Labels: iago, paleontology, protoplasm
10 Comments:
As I was reading this I wondered: what if I become a published author one day and a reporter comes and asks me questions that are completely beyond me? ;)
And when he says he is really unwise...well, I don't buy it. Funny people writers, heh? ...
DM: It's a rare reporter that will ask anything beyond you, unless they are writers themselves. But, just in case, not knowing is a perfectly legitimate response.
I'm of two minds on Bloom and the matter of wisdom: part of me thinks that he must have a very specific sense of what he calls wisdom, and sees within his peers - his peers being Shakespeare, Cervantes, Homer, the Yahwist J - that he falls short. On the other hand, he is also wise enough to know that a wise man seldom declares himself to be so.
I also think it's pretty cool that he in no way equates his magnificent brilliance with wisdom.
A neat interview, and I am now reading the Hamlet book (Poem Unlimited) they reference. Wonderful meditations on the Dane and his creator.
Writers can answer almost anything. Well, thats what I think!
:D
Liberate yourself
GT: I think you're right on that: why else be poets and fictionists?
Amazing interview, Paschal!
I really must go re-read Hamlet. Now.
And I love what Bloom had to say about intellectual gifts, even BIG ones, being mere indicators to psychic frontiers--that's wisdom right there.
i think this guy could talk his way into or out of just about anything - some of what he has to say sounds like he's making it up as he goes along and weaving it into cicles - he may not be wise, but he is clever for sure!!!
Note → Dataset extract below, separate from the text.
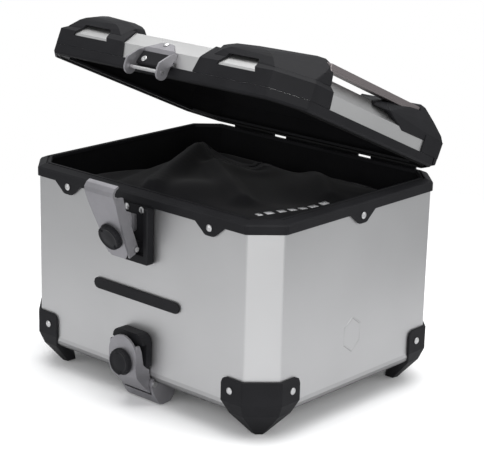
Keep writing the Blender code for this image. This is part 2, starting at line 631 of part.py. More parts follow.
def corner_cap(label, skirt, blocks, sx, sy, axis, lid_solid):
    """Cap from a low skirt and raised blocks, trimmed to the lid and to the end of the rail."""
    skirt_mesh = hull([Vector((sx * x, sy * y, LID_Z + z)) for x, y, z in skirt])
    cap = add_node("lid_cap_" + label, skirt_mesh, "plastic", axis, 30)
    for number, block in enumerate(blocks):
        mesh = hull([Vector((sx * x, sy * y, LID_Z + z)) for x, y, z in block])
        block_obj = add_node("cap_block_" + label + str(number), mesh, "plastic", axis)
        bevel(block_obj, 0.0014, 2)
        boolean(cap, block_obj, "UNION")
    if sy < 0.0:
        eye = [Vector((sx * x, -y, LID_Z + z)) for x, y, z in STRAP_EYE]
        boolean(cap, add_node("cap_eye_" + label, hull(eye), "plastic", axis))
    boolean(cap, lid_solid)
    boolean(cap, rail_cutter("cap_rail_" + label, sx, axis))


def cap_bend(chamfer_in, end_in, side_in, up):
    """Both corners of a cap's outline over the chamfer, each face moved in by its own amount."""
    total = LID_HALF_X + LID_HALF_Y - LID_CHAMFER - chamfer_in * math.sqrt(2.0)
    y, x = LID_HALF_Y - end_in, LID_HALF_X - side_in
    return [(total - y, y, up), (x, total - x, up)]


def build_caps(axis):
    lid_solid = lid_cutter("lid_cutter", axis, GAP)
    x, y = LID_HALF_X, LID_HALF_Y
    base = BAND_TOP + GAP
    front_skirt = cap_bend(0.0, 0.0, 0.0, base) + cap_bend(0.0, 0.0, 0.0, 0.0316)
    front_skirt += cap_bend(0.0036, 0.0030, 0.0030, 0.0336) + cap_bend(0.0068, 0.0060, 0.0050, 0.0360)
    front_skirt += [
        (0.0565, y, base), (0.0612, y, 0.0300), (0.0622, y - 0.0030, 0.0340),
        (0.0632, y - 0.0065, 0.0375), (0.0640, y - 0.0180, 0.0482), (0.0640, y - 0.0250, 0.0488),
        (x, 0.0910, base), (x, 0.0935, 0.0316), (x - 0.0050, 0.0945, 0.0360),
        (x - 0.0170, 0.0960, 0.0482), (x - 0.0250, 0.0970, 0.0488), (0.0565, y - 0.0250, base),
        (x - 0.0250, 0.0910, base),
    ]
    front_block = cap_bend(0.0070, 0.0060, 0.0050, 0.0360) + cap_bend(0.0124, 0.0086, 0.0060, 0.0415)
    front_block += cap_bend(0.0186, 0.0110, 0.0075, 0.0475) + cap_bend(0.0250, 0.0135, 0.0090, 0.0515)
    front_block += cap_bend(0.0330, 0.0165, 0.0110, 0.0545)
    front_block += [
        (0.0740, y - 0.0060, 0.0370), (0.0830, y - 0.0085, 0.0450), (0.0920, y - 0.0108, 0.0500),
        (0.1070, y - 0.0140, 0.0530), (0.0690, 0.1400, 0.0515), (0.0770, 0.1403, 0.0540),
        (0.0880, 0.1385, 0.0572), (0.1030, 0.1380, 0.0580), (0.1150, 0.1320, 0.0600),
        (0.0800, 0.1150, 0.0560), (0.0900, 0.1120, 0.0600), (0.1050, 0.1080, 0.0630),
        (0.1990, 0.0945, 0.0370), (0.1965, 0.0935, 0.0489), (0.1940, 0.0930, 0.0560),
        (0.1900, 0.0930, 0.0620), (0.1800, 0.0930, 0.0670), (0.1700, 0.0935, 0.0680),
        (0.1500, 0.0950, 0.0665), (0.0700, 0.1370, 0.0440), (0.0850, 0.0950, 0.0440),
        (0.1700, 0.0940, 0.0440),
    ]
    rear_skirt = cap_bend(-0.0055, 0.0, 0.0, base) + cap_bend(-0.0064, 0.0, 0.0, 0.0330)
    rear_skirt += [
        (x, 0.0990, base), (x, 0.0990, 0.0330), (0.1200, y, base), (0.1240, y, 0.0340),
        (x - 0.0250, 0.0990, base), (x - 0.0250, 0.0990, 0.0480), (0.1240, y - 0.0250, base),
        (0.1280, y - 0.0250, 0.0480),
    ]
    rear_apron = cap_bend(-2.0 * GAP, -GAP, -GAP, 0.0042) + cap_bend(-2.0 * GAP, -GAP, -GAP, 0.0200)
    rear_apron += cap_bend(-0.0050, 0.0, 0.0, 0.0042) + cap_bend(-0.0058, 0.0, 0.0, 0.0200)
    rear_block = cap_bend(-0.0064, 0.0, 0.0, 0.0325) + cap_bend(-0.0020, 0.0030, 0.0020, 0.0400)
    rear_block += cap_bend(0.0125, 0.0090, 0.0060, 0.0520) + cap_bend(0.0290, 0.0160, 0.0120, 0.0645)
    rear_block += cap_bend(0.0360, 0.0220, 0.0140, 0.0665)
    rear_block += [
        (x - 0.0010, 0.0510, 0.0252), (x - 0.0010, 0.0990, 0.0258), (x - 0.0020, 0.0190, 0.0408),
        (x - 0.0120, 0.0190, 0.0500), (x - 0.0150, 0.0450, 0.0550), (x - 0.0140, 0.0880, 0.0632),
        (x - 0.0500, 0.0190, 0.0540), (x - 0.0500, 0.0500, 0.0590), (x - 0.0400, 0.0900, 0.0650),
        (0.1300, y - 0.0030, 0.0370), (0.1450, y - 0.0200, 0.0600), (0.1450, 0.1100, 0.0600),
        (0.1400, 0.1000, 0.0400), (x - 0.0500, 0.0190, 0.0410),
    ]
    rear_horn = [
        (x - 0.0020, 0.0250, 0.0408), (x - 0.0040, 0.0100, 0.0404), (x - 0.0085, -0.0050, 0.0402),
        (x - 0.0100, -0.0010, 0.0448), (x - 0.0120, 0.0110, 0.0485), (x - 0.0130, 0.0250, 0.0512),
        (x - 0.0500, 0.0000, 0.0470), (x - 0.0500, 0.0250, 0.0545), (x - 0.0500, 0.0000, 0.0410),
        (x - 0.0500, 0.0250, 0.0410),
    ]
    for side, sx in (("left", -1.0), ("right", 1.0)):
        corner_cap("front_" + side, front_skirt, [front_block], sx, -1.0, axis, lid_solid)
        rear_parts = [rear_apron, rear_block, rear_horn]
        corner_cap("rear_" + side, rear_skirt, rear_parts, sx, 1.0, axis, lid_solid)


def build_catch(axis):
    """Bracket on the lid's front with two cheeks, cross pin, insert and fixings."""
    face = -(LID_HALF_Y - LID_RECESS) - GAP
    low, fold, run = 0.0135, LID_BEND, 0.0088
    plate = [
        (0.0, low), (0.0, fold), (-run, fold + run), (-run + 0.0011, fold + run + 0.0011),
        (0.0016, fold + 0.0007), (0.0016, low),
    ]
    bracket = add_node(
        "catch_bracket", plate_x([(face - a, LID_Z + h) for a, h in plate], -0.0300, 0.0300), "cast", axis, 30
    )
    half = [
        (0.0240, low - 0.001), (0.0240, 0.0165), (0.0268, 0.0175), (0.0268, 0.0283), (0.0215, 0.0302),
        (0.0120, 0.0370), (0.0092, 0.0388), (0.0050, 0.0402),
    ]
    mask = [(x, LID_Z + h) for x, h in half] + [(-x, LID_Z + h) for x, h in reversed(half)]
    mask_mesh = plate_y(mask, face - 0.01, face + 0.02)
    boolean(bracket, add_node("catch_mask", mask_mesh, "cast", axis), "INTERSECT")
    cheek = [(0.0, 0.0278), (0.0040, 0.0270), (0.0100, 0.0240), (0.0238, 0.0112), (0.0246, 0.0050)]
    cheek += arc(CATCH_PIN, 0.0090, 8.0, -172.0, 10)
    cheek += [(0.0064, 0.0050), (0.0053, 0.0116), (0.0024, 0.0185), (0.0, 0.0200)]
    for label, inner, outer in (("left", -0.0268, -0.0242), ("right", 0.0242, 0.0268)):
        side = plate_x([(face - a, LID_Z + h) for a, h in cheek], inner, outer)
        boolean(bracket, add_node("catch_cheek_" + label, side, "cast", axis), "UNION")
    pin_y, pin_z = face - CATCH_PIN[0], LID_Z + CATCH_PIN[1]
    along = (1.0, 0.0, 0.0)
    hole = lathe((-0.03, pin_y, pin_z), along, [(0.0, 0.0024), (0.06, 0.0024)], 12)
    boolean(bracket, add_node("catch_bore", hole, "cast", axis))
    pin = lathe((-0.0278, pin_y, pin_z), along, [(0.0, 0.0021), (0.0556, 0.0021)], 12)
    add_node("catch_pin", pin, "rivet", axis, 40)
    block = [(0.0020, 0.0247), (0.0034, 0.0244), (0.0092, 0.0098), (0.0088, 0.0080), (0.0020, 0.0080)]
    insert = plate_x([(face - a, LID_Z + h) for a, h in block], -0.0236, 0.0236)
    add_node("catch_insert", insert, "plastic", axis, 30)
    screw = [(GAP, 0.0038), (0.0008, 0.0038), (0.0012, 0.0033), (0.0012, 0.0016), (0.0004, 0.0016)]
    at = (-0.0150, face - 0.0073, LID_Z + 0.0145)
    outwards = (0.0, -0.930, 0.369)
    add_node("catch_screw", lathe(at, outwards, screw, 16), "rivet", axis, 40)
    rivet("catch_rivet", (0.0, face + 0.0052, LID_Z + fold + 0.0075), (0.0, -1.0, 1.0), 0.0036, axis)


def build_bag():
    """Soft inner bag, here a plain cushion that fills the tub to just below the rim."""
    gap = 0.0035
    loops = [
        tub_ring(-EDGE_RADIUS - 0.004, FLOOR_Z + SHEET + 0.001), tub_ring(-0.0080, FLOOR_Z + 0.022),
        tub_ring(-SHEET - gap, FLOOR_Z + 0.060), tub_ring(-SHEET - gap, 0.2180), tub_ring(-0.0200, 0.2330),
        tub_ring(-0.0500, 0.2420), tub_ring(-0.0900, 0.2480),
    ]
    add_node("inner_bag", skin(loops, False), "fabric", smooth=60)


def main():
    clear_scene()
    bpy.context.scene.unit_settings.scale_length = 1.0
    envelope = tub_envelope("tub_envelope", GAP)
    build_tub()
    build_rim()
    for label, sx, sy in (
        ("front_left", -1, -1), ("front_right", 1, -1), ("rear_left", -1, 1), ("rear_right", 1, 1),
    ):
        build_corner(label, sx, sy, envelope)
    build_name_strip()
    build_latch()
    build_mount_lock(envelope)
    lid_axis = add_axis("lid_axis", (0.0, HINGE_Y, HINGE_Z), -LID_OPEN)
    for label, (middle, half) in HINGES.items():
        build_hinge(label, middle, half, lid_axis)
    build_lid(lid_axis)
    for label, sx in (("left", -1.0), ("right", 1.0)):
        build_rail(label, sx, lid_axis)
    build_caps(lid_axis)
    build_catch(lid_axis)
    build_bag()


main()
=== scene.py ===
"""Looks of the motorcycle top case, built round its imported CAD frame."""

import math

import bmesh
import bpy
from mathutils import Matrix, Vector
from mathutils.bvhtree import BVHTree


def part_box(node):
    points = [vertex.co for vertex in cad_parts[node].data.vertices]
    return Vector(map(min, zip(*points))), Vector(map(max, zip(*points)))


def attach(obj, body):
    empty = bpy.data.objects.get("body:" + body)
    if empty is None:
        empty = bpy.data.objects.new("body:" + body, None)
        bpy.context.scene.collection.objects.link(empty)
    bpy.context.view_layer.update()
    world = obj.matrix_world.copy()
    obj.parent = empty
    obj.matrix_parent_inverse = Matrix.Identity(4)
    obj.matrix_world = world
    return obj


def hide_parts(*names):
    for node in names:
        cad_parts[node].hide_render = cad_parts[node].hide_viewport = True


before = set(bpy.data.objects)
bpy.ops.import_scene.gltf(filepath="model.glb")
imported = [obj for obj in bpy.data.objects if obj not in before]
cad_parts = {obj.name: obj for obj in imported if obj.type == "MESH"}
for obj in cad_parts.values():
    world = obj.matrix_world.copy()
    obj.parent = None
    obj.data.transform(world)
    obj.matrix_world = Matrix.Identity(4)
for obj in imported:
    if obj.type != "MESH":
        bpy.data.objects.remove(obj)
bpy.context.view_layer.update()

DEG = math.pi / 180.0

# ---------------------------------------------------------------- camera, light and floor
CAMERA_AT = (1.33374, -1.46534, 0.78006)
CAMERA_AZIMUTH = 41.9605
CAMERA_ELEVATION = 16.8082
CAMERA_ROLL = 1.4025
CAMERA_LENS = 124.82
FLOOR_CLEAR = 0.42
FLOOR_RADIUS = 0.95
FLOOR_BOUNCE = (0.72, 0.72, 0.73)


def make_camera():
    data = bpy.data.cameras.new("camera")
    data.sensor_width = 36.0
    data.lens = CAMERA_LENS
    data.clip_start = 0.05
    data.clip_end = 50.0
    camera = bpy.data.objects.new("camera", data)
    bpy.context.scene.collection.objects.link(camera)
    azimuth, elevation, roll = CAMERA_AZIMUTH * DEG, CAMERA_ELEVATION * DEG, CAMERA_ROLL * DEG
    back = Vector((
        math.sin(azimuth) * math.cos(elevation),
        -math.cos(azimuth) * math.cos(elevation),
        math.sin(elevation),
    ))
    right = Vector((math.cos(azimuth), math.sin(azimuth), 0.0))
    up = back.cross(right)
    across = right * math.cos(roll) + up * math.sin(roll)
    upwards = up * math.cos(roll) - right * math.sin(roll)
    turn = Matrix((across, upwards, back)).transposed().to_4x4()
    camera.matrix_world = Matrix.Translation(CAMERA_AT) @ turn
    bpy.context.scene.camera = camera


def area_light(name, at, towards, size, power, colour=(1.0, 1.0, 1.0)):
    data = bpy.data.lights.new(name, "AREA")
    data.shape = "RECTANGLE"
    data.size, data.size_y = size
    data.energy = power
    data.color = colour
    light = bpy.data.objects.new(name, data)
    bpy.context.scene.collection.objects.link(light)
    light.location = at
    light.rotation_mode = "QUATERNION"
    light.rotation_quaternion = (Vector(towards) - Vector(at)).to_track_quat("-Z", "Y")
    return light


def make_studio():
    world = bpy.data.worlds.new("studio")
    bpy.context.scene.world = world
    world.use_nodes = True
    tree = world.node_tree
    tree.nodes.clear()
    out = tree.nodes.new("ShaderNodeOutputWorld")
    mix = tree.nodes.new("ShaderNodeMixShader")
    path = tree.nodes.new("ShaderNodeLightPath")
    lit = tree.nodes.new("ShaderNodeBackground")
    seen = tree.nodes.new("ShaderNodeBackground")
    lit.inputs["Color"].default_value = (0.93, 0.94, 0.96, 1.0)
    lit.inputs["Strength"].default_value = 0.55
    seen.inputs["Color"].default_value = (1.0, 1.0, 1.0, 1.0)
    tree.links.new(path.outputs["Is Camera Ray"], mix.inputs["Fac"])
    tree.links.new(lit.outputs["Background"], mix.inputs[1])
    tree.links.new(seen.outputs["Background"], mix.inputs[2])
    tree.links.new(mix.outputs["Shader"], out.inputs["Surface"])
    bpy.context.scene.view_settings.view_transform = "Standard"

    middle = (0.0, 0.0, 0.2)
    area_light("top_box", (0.1, 0.1, 2.2), middle, (2.6, 2.6), 60.0)
    area_light("front_box", (1.9, -1.7, 0.75), middle, (1.1, 1.5), 24.0)
    area_light("right_box", (2.2, 1.1, 1.1), middle, (1.2, 1.6), 12.0)
    area_light("left_box", (-0.45, -1.5, 0.6), middle, (0.9, 0.9), 4.5)
    make_floor()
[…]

Very interesting! Thanks for the information!
San: Bloom just continues to amaze during this binge I'm on. By all means, let him walk you through his meditations on Hamlet, but I'm even more amazed by his Jesus and Yahweh, which is a sublime meditation on these two amazing "creations" in Western literature.
I'm with you, danni. There are at least 2,000 archive vaults in this man's being.
You are welcome, tumblewords. Most welcome.